** start SUPPLIED MATERIAL **

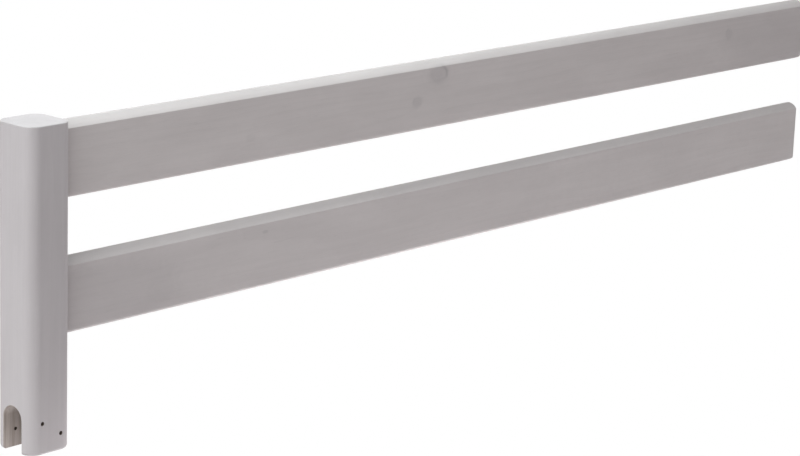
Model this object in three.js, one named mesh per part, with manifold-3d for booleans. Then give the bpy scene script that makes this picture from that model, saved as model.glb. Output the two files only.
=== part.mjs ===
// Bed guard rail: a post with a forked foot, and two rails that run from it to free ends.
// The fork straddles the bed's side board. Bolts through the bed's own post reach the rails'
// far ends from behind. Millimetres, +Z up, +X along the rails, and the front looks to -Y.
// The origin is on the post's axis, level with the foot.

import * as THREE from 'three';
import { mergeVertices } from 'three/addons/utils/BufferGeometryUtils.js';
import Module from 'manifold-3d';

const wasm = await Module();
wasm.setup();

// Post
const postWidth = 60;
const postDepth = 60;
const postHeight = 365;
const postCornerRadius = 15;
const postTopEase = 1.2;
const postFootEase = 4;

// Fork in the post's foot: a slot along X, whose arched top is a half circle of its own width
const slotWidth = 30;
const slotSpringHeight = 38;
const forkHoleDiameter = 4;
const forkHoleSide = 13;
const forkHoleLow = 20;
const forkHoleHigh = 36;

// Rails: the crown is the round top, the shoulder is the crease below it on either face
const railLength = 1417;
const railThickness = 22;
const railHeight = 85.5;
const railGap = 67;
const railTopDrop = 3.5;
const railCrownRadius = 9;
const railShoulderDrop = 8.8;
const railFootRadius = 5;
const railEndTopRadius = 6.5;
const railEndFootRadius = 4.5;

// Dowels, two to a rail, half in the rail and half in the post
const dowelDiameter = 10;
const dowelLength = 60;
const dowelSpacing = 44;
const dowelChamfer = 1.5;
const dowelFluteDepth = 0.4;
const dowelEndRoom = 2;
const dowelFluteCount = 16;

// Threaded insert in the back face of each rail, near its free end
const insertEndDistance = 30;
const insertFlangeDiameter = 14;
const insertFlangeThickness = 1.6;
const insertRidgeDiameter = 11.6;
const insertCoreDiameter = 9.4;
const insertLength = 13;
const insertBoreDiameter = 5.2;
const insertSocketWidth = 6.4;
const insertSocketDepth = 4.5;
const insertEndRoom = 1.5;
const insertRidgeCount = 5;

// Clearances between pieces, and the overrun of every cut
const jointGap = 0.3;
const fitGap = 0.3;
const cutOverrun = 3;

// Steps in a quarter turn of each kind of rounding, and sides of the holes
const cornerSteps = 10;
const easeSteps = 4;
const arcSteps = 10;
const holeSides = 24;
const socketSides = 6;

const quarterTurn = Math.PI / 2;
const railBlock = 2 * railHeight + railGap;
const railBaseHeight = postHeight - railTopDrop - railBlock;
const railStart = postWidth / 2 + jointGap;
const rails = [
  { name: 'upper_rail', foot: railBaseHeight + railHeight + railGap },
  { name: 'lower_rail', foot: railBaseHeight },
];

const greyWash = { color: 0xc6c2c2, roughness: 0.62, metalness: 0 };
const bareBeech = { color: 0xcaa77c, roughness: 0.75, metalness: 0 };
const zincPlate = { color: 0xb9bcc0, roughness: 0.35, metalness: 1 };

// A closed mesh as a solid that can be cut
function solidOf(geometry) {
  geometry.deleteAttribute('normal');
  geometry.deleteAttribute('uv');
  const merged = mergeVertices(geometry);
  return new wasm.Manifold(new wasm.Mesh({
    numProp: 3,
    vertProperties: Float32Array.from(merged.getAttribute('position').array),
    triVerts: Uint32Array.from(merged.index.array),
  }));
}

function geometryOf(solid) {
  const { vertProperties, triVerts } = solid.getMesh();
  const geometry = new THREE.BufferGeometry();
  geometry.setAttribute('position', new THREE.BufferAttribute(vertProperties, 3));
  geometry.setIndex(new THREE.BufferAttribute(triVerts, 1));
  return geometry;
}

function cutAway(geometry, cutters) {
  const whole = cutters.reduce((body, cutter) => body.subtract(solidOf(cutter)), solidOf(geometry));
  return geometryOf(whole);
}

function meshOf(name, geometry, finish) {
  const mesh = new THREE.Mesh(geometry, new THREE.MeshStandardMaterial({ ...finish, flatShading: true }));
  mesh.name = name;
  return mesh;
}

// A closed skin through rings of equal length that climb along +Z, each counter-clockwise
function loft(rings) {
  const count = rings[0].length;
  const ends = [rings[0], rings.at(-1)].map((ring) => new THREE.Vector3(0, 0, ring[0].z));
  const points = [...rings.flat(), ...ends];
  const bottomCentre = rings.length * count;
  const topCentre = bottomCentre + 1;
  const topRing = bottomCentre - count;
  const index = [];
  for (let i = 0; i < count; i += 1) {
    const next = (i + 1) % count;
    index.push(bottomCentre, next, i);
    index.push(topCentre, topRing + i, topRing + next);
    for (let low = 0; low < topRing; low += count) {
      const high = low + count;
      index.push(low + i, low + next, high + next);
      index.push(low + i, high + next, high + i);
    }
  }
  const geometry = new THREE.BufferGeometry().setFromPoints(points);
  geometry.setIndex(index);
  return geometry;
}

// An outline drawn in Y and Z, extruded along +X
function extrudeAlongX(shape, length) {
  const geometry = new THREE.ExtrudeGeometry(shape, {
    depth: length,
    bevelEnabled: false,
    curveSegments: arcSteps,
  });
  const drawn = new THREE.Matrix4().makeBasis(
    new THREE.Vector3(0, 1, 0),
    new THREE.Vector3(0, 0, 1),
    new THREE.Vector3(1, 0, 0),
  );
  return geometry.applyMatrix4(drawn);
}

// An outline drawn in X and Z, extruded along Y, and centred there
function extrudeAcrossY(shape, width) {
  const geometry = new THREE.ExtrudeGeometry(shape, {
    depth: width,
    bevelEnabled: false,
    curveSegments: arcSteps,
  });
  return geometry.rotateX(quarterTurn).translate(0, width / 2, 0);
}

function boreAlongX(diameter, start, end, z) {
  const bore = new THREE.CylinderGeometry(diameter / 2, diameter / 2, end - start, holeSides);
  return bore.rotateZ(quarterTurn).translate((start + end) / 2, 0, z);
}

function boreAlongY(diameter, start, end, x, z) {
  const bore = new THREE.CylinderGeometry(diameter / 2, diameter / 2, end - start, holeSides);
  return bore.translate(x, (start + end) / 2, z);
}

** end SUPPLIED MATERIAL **

• [DESCRIPTION OF THE TASK]:
Print the material above verbatim, first line through the line containing "const forkHoleHigh = 36;", both included.

• [PROBLEM SOLUTION]:
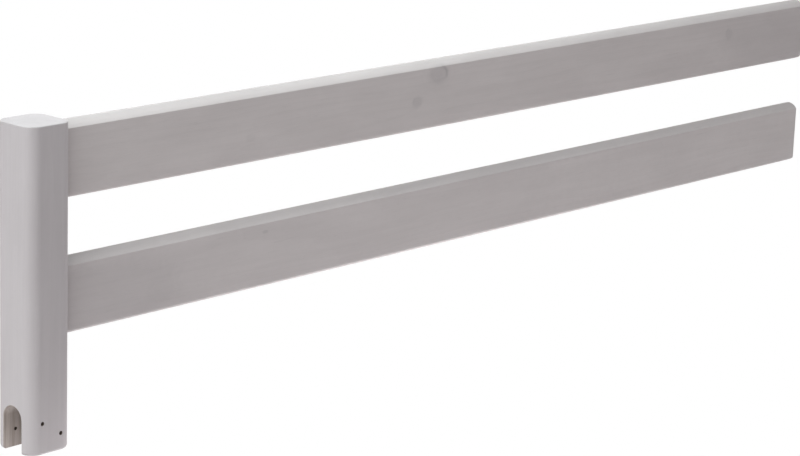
Model this object in three.js, one named mesh per part, with manifold-3d for booleans. Then give the bpy scene script that makes this picture from that model, saved as model.glb. Output the two files only.
=== part.mjs ===
// Bed guard rail: a post with a forked foot, and two rails that run from it to free ends.
// The fork straddles the bed's side board. Bolts through the bed's own post reach the rails'
// far ends from behind. Millimetres, +Z up, +X along the rails, and the front looks to -Y.
// The origin is on the post's axis, level with the foot.

import * as THREE from 'three';
import { mergeVertices } from 'three/addons/utils/BufferGeometryUtils.js';
import Module from 'manifold-3d';

const wasm = await Module();
wasm.setup();

// Post
const postWidth = 60;
const postDepth = 60;
const postHeight = 365;
const postCornerRadius = 15;
const postTopEase = 1.2;
const postFootEase = 4;

// Fork in the post's foot: a slot along X, whose arched top is a half circle of its own width
const slotWidth = 30;
const slotSpringHeight = 38;
const forkHoleDiameter = 4;
const forkHoleSide = 13;
const forkHoleLow = 20;
const forkHoleHigh = 36;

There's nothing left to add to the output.